- [Task instructions] Quote, without change, all of the lines that follow.

◇ ◇ ◇ ◇

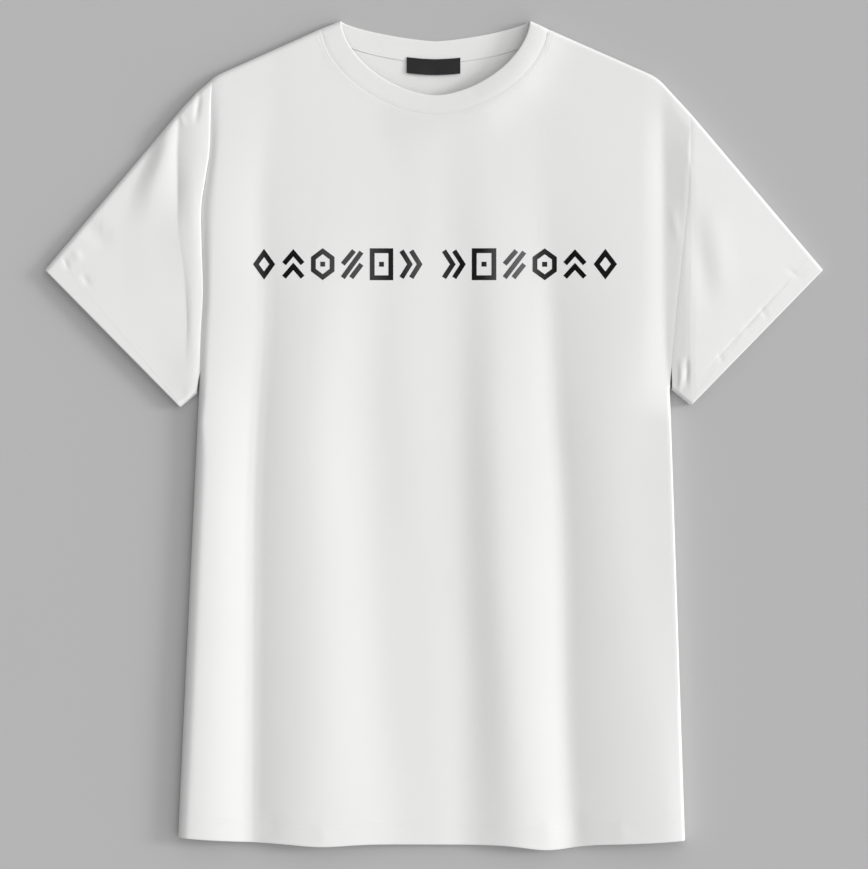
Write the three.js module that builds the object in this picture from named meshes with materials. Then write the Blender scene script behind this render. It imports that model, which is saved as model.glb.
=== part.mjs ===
// A plain crew-neck T-shirt lying flat on its back, front upwards, with both sleeves spread.
// Millimetres, +Z up. The origin is on the surface that it lies on, at the middle of its width
// and length: +X runs to the wearer's left, +Y towards the neck.
//
// It is sewn from six pieces: front, back, two sleeves, a neckband and a neck label. Each is a thin
// wall of cloth. The back and the under half of each sleeve lie on the surface, and the front and
// the upper half of each sleeve lie over them in long soft folds that run down from the chest. At
// the sides, the shoulders and the tops of the sleeves the cloth rolls over from one to the other.

import * as THREE from 'three';

// ------------------------------------------------------------------ driving sizes

const CLOTH = 1.2; // wall of the jersey
const TURN_UP = 0.8; // what the turned hem adds to the wall, on its inner side
const HEM_WIDTH = 20; // depth of the turned hem and cuffs
const HEM_STEP = 1.5; // over this much the wall thickens into the hem
const SEAM_GAP = 0.4; // pieces stand this far apart at a seam
const CORNER_GAP = 0.6; // what that gains at the wearer's right shoulder, where the seam turns down
const CORNER_REACH = 5;
const LABEL_WALL = 0.8; // the woven label is thinner than the jersey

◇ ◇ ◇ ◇

- [Written solution]
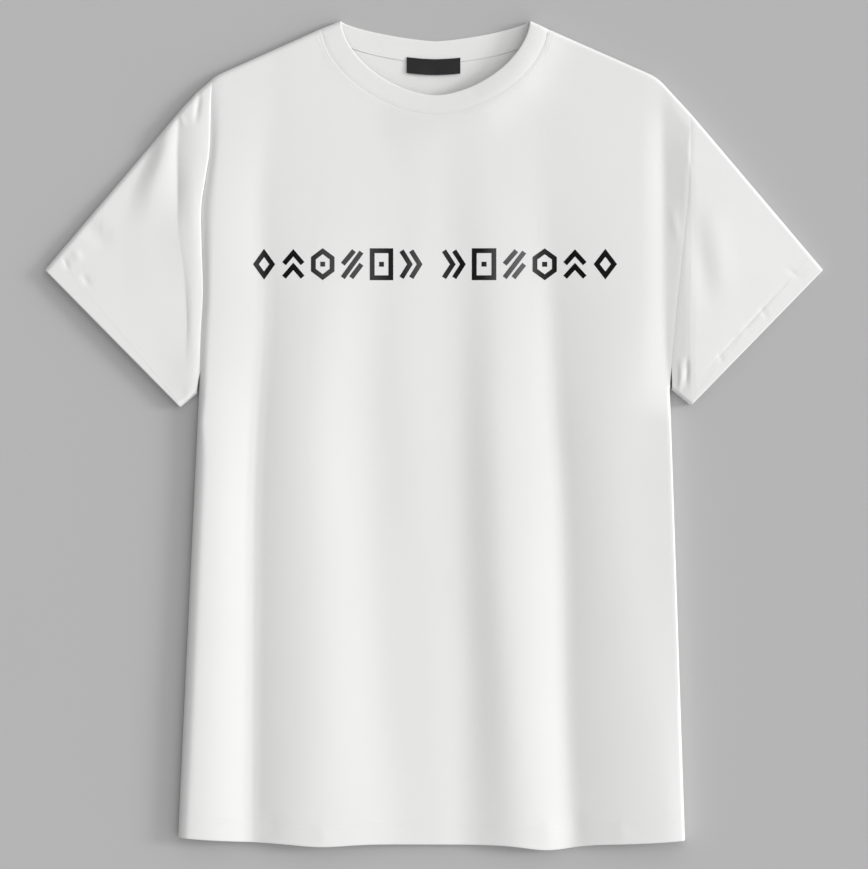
Write the three.js module that builds the object in this picture from named meshes with materials. Then write the Blender scene script behind this render. It imports that model, which is saved as model.glb.
=== part.mjs ===
// A plain crew-neck T-shirt lying flat on its back, front upwards, with both sleeves spread.
// Millimetres, +Z up. The origin is on the surface that it lies on, at the middle of its width
// and length: +X runs to the wearer's left, +Y towards the neck.
//
// It is sewn from six pieces: front, back, two sleeves, a neckband and a neck label. Each is a thin
// wall of cloth. The back and the under half of each sleeve lie on the surface, and the front and
// the upper half of each sleeve lie over them in long soft folds that run down from the chest. At
// the sides, the shoulders and the tops of the sleeves the cloth rolls over from one to the other.

import * as THREE from 'three';

// ------------------------------------------------------------------ driving sizes

const CLOTH = 1.2; // wall of the jersey
const TURN_UP = 0.8; // what the turned hem adds to the wall, on its inner side
const HEM_WIDTH = 20; // depth of the turned hem and cuffs
const HEM_STEP = 1.5; // over this much the wall thickens into the hem
const SEAM_GAP = 0.4; // pieces stand this far apart at a seam
const CORNER_GAP = 0.6; // what that gains at the wearer's right shoulder, where the seam turns down
const CORNER_REACH = 5;
const LABEL_WALL = 0.8; // the woven label is thinner than the jersey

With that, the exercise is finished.